Set exercise – Output, word for word, every line from the start of the listing down to and including the line that contains "tangents=((1, 0), (0, -1)))"; include nothing else.

Recorded information –
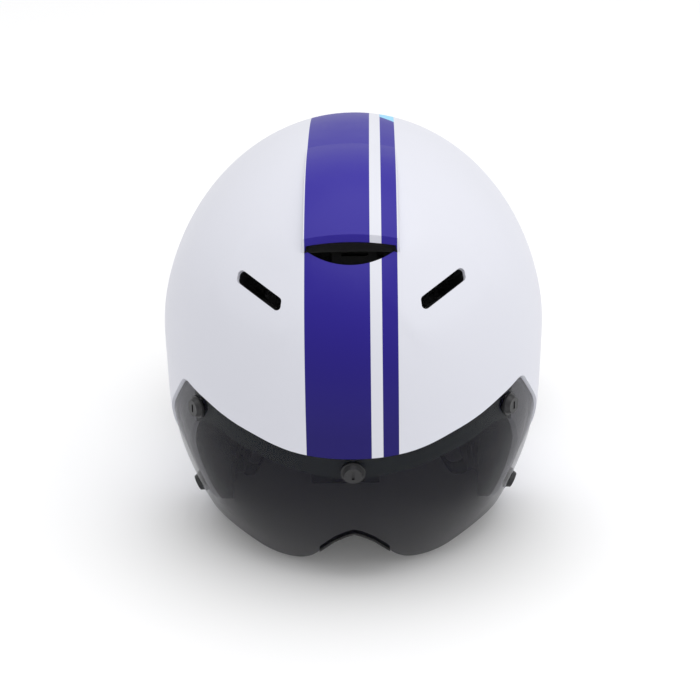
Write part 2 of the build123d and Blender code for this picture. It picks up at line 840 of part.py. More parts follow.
# Racks and wings: each rack runs over or under the pinion and carries the arm on its own side
block_x = housing_half_width + wing_travel + wing_block_gap
arm_y = rack_y + rack_width / 2
arm_start_x = block_x + rack_width
rack_teeth = int((block_x - 2 * rack_gap) / tooth_pitch) + int(rack_reach / tooth_pitch) - 1


def arm_line():
    """The middle line of the left arm, from its root to its tip."""
    return Spline((arm_start_x, arm_y), (wing_reach, wing_end_y), tangents=((1, 0), (0, -1)))


with BuildPart() as wing_left:
    with BuildSketch(Plane.XY.offset(dial_z)):
        with BuildLine():
            arm = arm_line()
            Line((block_x, arm_y), arm @ 0)
        trace(line_width=wing_thickness)
    extrude(amount=rack_half_height, both=True)
    with BuildSketch(Plane.XZ.offset(-rack_y)):
        with BuildLine():
            Polyline(
                (-rack_reach, dial_z - rack_half_height),
                (arm_start_x, dial_z - rack_half_height),
                (arm_start_x, dial_z - pitch_radius - rack_root),
                (-rack_reach, dial_z - pitch_radius - rack_root),
                close=True,
            )
        make_face()
        slope = tan(radians(pressure_angle))
        half_tooth = (tooth_pitch / 2 - tooth_backlash) / 2
        with Locations((tooth_pitch * (rack_teeth - 5) / 2, dial_z - pitch_radius)):
            with GridLocations(tooth_pitch, 0, rack_teeth, 1):
                Polygon(
                    (-half_tooth - rack_root * slope, -rack_root),
                    (half_tooth + rack_root * slope, -rack_root),
                    (half_tooth - tooth_addendum * slope, tooth_addendum),
                    (-half_tooth + tooth_addendum * slope, tooth_addendum),
                    align=None,
                )
    extrude(amount=-rack_width)
wing_right = Pos(0, 0, 2 * dial_z) * wing_left.part.mirror(Plane.YZ).mirror(Plane.XY)
store(wing_left.part, "wing_left")
store(wing_right, "wing_right")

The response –
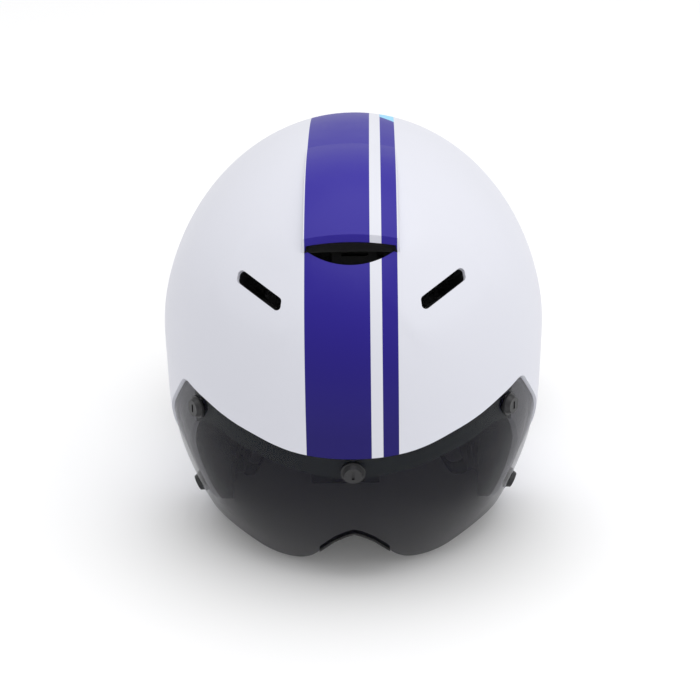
Write part 2 of the build123d and Blender code for this picture. It picks up at line 840 of part.py. More parts follow.
# Racks and wings: each rack runs over or under the pinion and carries the arm on its own side
block_x = housing_half_width + wing_travel + wing_block_gap
arm_y = rack_y + rack_width / 2
arm_start_x = block_x + rack_width
rack_teeth = int((block_x - 2 * rack_gap) / tooth_pitch) + int(rack_reach / tooth_pitch) - 1


def arm_line():
    """The middle line of the left arm, from its root to its tip."""
    return Spline((arm_start_x, arm_y), (wing_reach, wing_end_y), tangents=((1, 0), (0, -1)))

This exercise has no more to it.